From Deseret News archives:
Ex-LDS author says art, church clash
Evenson is the author of six books but may be best known in his home state as the professor who left Brigham Young University after a flap over the publication of his first book, "Altmann's Tongue." He was back in Utah this week to speak at a Friday session of the Sunstone Symposium, the annual meeting that describes itself as "faith seeking understanding." This year's event, which runs through today, is focused on the intersection of Mormonism and popular culture.
Evenson asked to be excommunicated from The Church of Jesus Christ of Latter-day Saints, he says, "not because of a profound disagreement with the doctrines of the church or because of moral differences" but because he felt he couldn't be both a writer and a Mormon. If he remained a member, he says, he found himself "too consciously weighing the church's opinion" of what he was writing. Being a member also limited "the way in which I processed emotion in my work," he says.

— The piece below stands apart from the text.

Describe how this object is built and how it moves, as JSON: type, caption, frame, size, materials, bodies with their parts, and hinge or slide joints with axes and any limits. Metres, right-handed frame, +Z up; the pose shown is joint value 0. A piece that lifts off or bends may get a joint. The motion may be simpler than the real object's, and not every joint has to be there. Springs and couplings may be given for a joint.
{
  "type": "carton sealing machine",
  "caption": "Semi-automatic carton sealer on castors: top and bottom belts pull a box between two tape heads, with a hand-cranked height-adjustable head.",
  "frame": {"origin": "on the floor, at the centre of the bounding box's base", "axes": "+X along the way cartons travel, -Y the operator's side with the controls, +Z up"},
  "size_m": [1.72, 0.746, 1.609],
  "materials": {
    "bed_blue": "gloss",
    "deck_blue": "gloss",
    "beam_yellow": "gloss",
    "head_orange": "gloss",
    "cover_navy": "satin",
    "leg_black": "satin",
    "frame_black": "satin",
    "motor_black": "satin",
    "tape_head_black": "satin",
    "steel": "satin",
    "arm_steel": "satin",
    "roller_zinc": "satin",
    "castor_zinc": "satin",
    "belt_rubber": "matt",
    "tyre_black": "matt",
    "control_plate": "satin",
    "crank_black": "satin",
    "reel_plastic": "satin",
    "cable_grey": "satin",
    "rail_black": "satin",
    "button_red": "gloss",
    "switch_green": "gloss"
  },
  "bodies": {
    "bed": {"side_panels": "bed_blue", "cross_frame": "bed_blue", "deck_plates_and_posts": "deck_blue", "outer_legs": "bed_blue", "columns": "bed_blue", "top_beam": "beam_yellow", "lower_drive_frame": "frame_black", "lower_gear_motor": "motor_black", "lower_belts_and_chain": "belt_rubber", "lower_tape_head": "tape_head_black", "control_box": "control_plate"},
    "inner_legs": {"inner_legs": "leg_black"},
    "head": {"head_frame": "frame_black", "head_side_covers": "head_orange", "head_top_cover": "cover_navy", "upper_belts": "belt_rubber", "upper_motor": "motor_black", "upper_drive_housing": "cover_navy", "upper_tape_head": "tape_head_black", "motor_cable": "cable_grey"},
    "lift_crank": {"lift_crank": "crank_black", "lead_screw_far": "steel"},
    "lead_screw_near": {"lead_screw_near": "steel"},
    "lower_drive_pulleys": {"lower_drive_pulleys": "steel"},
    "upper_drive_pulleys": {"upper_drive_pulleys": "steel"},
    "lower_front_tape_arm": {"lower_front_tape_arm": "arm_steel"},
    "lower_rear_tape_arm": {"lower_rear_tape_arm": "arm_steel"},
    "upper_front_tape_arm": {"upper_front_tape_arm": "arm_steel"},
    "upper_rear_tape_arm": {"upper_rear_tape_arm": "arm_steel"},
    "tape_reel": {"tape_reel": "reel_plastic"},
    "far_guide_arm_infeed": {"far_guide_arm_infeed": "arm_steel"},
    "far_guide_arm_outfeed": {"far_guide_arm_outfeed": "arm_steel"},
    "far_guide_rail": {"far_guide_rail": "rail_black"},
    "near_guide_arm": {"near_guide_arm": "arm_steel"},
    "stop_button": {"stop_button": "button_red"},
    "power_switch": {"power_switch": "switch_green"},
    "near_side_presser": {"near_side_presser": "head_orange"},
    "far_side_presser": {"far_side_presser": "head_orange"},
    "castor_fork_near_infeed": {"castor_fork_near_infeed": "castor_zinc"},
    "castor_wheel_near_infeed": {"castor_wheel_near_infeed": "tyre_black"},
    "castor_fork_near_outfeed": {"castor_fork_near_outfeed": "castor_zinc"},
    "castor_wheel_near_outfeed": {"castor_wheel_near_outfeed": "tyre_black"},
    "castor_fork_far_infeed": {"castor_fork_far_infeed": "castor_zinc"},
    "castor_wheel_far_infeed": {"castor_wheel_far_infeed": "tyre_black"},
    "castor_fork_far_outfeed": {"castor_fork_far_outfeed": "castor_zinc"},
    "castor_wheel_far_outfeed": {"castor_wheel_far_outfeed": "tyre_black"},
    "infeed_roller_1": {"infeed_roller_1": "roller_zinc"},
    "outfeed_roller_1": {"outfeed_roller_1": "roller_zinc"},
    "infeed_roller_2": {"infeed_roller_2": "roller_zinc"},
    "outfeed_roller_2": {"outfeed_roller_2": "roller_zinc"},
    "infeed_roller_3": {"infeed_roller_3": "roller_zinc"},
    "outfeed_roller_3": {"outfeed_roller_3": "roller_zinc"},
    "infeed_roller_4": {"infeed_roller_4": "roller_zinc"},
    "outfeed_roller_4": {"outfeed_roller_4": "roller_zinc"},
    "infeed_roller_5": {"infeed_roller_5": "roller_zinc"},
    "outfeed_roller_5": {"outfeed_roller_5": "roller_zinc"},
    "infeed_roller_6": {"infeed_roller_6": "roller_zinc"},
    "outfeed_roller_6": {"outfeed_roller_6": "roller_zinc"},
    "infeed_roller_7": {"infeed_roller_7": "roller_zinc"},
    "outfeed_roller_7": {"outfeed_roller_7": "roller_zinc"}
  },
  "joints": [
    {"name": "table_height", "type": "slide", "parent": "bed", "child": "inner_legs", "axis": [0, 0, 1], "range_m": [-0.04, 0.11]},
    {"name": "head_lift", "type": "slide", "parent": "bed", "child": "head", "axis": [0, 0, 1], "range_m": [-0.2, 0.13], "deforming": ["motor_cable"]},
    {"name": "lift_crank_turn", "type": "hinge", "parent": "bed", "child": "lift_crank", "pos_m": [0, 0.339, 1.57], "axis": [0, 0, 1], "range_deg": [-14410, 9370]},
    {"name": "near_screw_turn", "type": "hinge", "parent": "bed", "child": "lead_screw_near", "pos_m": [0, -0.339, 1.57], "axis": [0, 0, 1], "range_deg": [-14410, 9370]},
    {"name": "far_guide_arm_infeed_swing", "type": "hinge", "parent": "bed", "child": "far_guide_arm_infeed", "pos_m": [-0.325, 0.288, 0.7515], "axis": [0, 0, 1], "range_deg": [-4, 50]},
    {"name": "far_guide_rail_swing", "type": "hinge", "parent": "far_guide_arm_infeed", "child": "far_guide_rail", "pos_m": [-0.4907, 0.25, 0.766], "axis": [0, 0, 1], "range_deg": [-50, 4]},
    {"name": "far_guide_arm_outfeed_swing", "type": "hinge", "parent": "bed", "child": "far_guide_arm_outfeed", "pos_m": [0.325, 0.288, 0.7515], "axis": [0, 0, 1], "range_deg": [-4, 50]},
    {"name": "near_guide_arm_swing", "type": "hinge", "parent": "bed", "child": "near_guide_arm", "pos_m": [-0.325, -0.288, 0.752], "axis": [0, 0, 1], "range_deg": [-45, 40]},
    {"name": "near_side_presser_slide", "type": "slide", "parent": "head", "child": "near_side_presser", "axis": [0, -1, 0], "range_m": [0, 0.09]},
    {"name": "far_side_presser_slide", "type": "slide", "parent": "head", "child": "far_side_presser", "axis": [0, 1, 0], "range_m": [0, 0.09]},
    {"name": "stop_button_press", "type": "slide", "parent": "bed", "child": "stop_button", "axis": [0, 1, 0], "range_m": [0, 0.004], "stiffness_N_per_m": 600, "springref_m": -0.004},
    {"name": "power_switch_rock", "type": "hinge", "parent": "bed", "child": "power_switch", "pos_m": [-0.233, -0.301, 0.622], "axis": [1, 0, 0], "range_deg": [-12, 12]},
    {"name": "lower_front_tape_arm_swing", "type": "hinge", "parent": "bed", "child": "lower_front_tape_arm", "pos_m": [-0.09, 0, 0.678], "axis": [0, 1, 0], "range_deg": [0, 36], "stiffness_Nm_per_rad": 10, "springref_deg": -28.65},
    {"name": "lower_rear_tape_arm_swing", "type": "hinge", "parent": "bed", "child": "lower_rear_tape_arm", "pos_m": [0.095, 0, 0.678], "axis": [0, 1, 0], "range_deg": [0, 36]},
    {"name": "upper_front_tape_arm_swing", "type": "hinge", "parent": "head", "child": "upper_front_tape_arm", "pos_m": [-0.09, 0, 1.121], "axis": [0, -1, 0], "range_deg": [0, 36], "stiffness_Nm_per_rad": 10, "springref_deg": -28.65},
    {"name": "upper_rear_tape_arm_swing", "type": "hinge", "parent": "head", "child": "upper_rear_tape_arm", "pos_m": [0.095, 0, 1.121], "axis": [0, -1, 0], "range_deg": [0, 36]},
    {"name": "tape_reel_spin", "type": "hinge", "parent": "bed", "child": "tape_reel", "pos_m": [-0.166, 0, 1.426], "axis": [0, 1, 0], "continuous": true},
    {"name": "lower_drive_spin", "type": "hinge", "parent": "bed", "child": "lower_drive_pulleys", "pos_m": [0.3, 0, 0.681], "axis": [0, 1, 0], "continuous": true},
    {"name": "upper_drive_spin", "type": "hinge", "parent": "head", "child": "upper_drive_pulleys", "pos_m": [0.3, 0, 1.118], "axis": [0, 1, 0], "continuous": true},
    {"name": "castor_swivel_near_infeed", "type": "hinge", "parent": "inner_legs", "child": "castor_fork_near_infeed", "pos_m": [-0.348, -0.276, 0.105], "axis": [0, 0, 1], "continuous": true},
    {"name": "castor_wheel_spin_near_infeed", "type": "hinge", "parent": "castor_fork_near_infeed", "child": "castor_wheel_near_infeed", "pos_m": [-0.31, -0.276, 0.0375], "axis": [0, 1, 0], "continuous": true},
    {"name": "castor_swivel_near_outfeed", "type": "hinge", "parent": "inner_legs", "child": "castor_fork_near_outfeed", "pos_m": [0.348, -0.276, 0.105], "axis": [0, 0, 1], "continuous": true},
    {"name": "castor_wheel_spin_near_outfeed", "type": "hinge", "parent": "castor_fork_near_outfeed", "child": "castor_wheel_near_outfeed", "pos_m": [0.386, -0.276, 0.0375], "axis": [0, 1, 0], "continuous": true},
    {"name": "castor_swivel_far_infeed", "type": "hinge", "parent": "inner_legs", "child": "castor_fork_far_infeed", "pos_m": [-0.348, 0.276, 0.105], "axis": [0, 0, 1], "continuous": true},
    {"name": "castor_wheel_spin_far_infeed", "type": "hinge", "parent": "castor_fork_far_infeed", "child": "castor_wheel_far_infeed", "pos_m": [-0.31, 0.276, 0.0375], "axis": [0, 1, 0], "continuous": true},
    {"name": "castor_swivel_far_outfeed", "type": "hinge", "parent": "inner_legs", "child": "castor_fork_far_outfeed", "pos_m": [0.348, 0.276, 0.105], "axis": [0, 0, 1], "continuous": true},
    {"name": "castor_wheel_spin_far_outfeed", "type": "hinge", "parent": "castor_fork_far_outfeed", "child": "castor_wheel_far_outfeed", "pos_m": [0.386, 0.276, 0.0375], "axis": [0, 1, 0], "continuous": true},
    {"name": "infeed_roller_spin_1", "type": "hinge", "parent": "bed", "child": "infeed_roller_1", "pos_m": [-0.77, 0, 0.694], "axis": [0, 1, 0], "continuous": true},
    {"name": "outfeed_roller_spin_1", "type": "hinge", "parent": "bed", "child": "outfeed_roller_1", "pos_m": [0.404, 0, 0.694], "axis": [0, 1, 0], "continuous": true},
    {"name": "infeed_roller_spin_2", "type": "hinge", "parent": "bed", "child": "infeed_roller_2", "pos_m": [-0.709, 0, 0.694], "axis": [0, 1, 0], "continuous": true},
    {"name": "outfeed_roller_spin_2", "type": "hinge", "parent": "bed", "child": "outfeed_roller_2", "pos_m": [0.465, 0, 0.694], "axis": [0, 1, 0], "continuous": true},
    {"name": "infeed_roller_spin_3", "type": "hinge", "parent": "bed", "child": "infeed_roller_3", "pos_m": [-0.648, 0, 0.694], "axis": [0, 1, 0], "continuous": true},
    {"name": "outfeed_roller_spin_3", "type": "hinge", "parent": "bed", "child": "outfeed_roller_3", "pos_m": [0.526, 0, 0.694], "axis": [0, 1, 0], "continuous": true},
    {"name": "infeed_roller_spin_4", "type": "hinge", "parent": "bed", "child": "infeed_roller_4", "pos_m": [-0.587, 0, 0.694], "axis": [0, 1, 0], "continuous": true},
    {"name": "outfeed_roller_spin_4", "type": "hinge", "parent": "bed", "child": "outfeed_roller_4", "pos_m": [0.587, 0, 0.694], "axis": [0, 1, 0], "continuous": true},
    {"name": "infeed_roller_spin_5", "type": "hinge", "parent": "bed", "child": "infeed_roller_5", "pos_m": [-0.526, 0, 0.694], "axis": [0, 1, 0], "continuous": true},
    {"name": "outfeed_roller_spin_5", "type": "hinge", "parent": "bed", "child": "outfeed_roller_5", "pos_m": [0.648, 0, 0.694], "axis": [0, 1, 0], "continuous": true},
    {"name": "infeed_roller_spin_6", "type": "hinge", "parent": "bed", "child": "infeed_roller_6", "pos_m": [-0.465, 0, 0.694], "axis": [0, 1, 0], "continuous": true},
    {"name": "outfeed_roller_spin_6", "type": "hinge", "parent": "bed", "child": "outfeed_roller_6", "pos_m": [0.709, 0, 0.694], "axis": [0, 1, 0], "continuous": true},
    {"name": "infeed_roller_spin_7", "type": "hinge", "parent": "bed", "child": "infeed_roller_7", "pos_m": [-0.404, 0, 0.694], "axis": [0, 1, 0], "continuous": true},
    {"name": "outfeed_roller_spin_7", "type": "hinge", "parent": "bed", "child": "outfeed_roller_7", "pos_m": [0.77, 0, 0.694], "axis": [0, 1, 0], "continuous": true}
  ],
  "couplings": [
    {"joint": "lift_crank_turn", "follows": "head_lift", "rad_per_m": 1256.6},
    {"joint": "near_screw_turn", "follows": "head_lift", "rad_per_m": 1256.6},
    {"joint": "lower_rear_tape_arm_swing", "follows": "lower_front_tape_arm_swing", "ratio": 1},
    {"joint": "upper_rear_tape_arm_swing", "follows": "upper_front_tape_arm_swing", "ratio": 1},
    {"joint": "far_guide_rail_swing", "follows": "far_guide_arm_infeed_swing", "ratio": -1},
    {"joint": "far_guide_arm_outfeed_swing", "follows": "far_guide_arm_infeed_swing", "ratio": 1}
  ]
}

LDS writers, he told his audience in a talk called "Faithful to Whom: Art or the Church?" tend to self-censor. Many of those writers "are willing to ask questions to a certain point, and then they stop asking."
"Altmann's Tongue," the book that made the BYU administration uneasy, is a collection of Poe-like short stories that are unflinching, at times macabre. What he wanted to portray, Evenson says, were situations where people responded to violence in unexpected ways.
As a child growing up LDS in Utah County, he was encouraged to write only positive things in his journal, he says. But what he discovered later, he says, was that his neighbors had the same struggles as people anywhere else, "even if many folks wanted to keep those problems hushed up." It was the "sense of balance, of light and dark" that fascinated him, he says.
It was an anonymous letter from a student to an LDS general authority that set in motion his eventual departure from BYU and his church. The letter accused Evenson of "writing the sort of book that was precisely the opposite of what a Mormon should write," he says. Later, his department chairman wrote a memo threatening that "further publications like it will bring repercussions." Still later, he says, the president and provost of BYU told him he had "a responsibility to members of the church to do work that will not offend them."
Evenson says he thought academic freedom would prevail but realizes now that "a religion, particularly a religion as corporate as Mormonism is, can never be reasoned with." What he has learned, he says, is that "if you decide to stand up for your own beliefs in the face of your religion, you will lose." But being challenged about his beliefs, he says, has made him a better writer.
He would like to believe, he says, "that other people might be able to do what they need to do for their writing or art and still maintain their church membership if that's what they desire. I don't think you can do it and be a typical Mormon, but I do think you can probably do it." Staying "under the radar" helps, he says.
In a question-and-answer period following Evenson's talk, several audience members noted that visual artists and musicians can more easily take risks without being censored. And, as one woman added: "There are several invisible places in the Mormon Church, and one is being an older woman."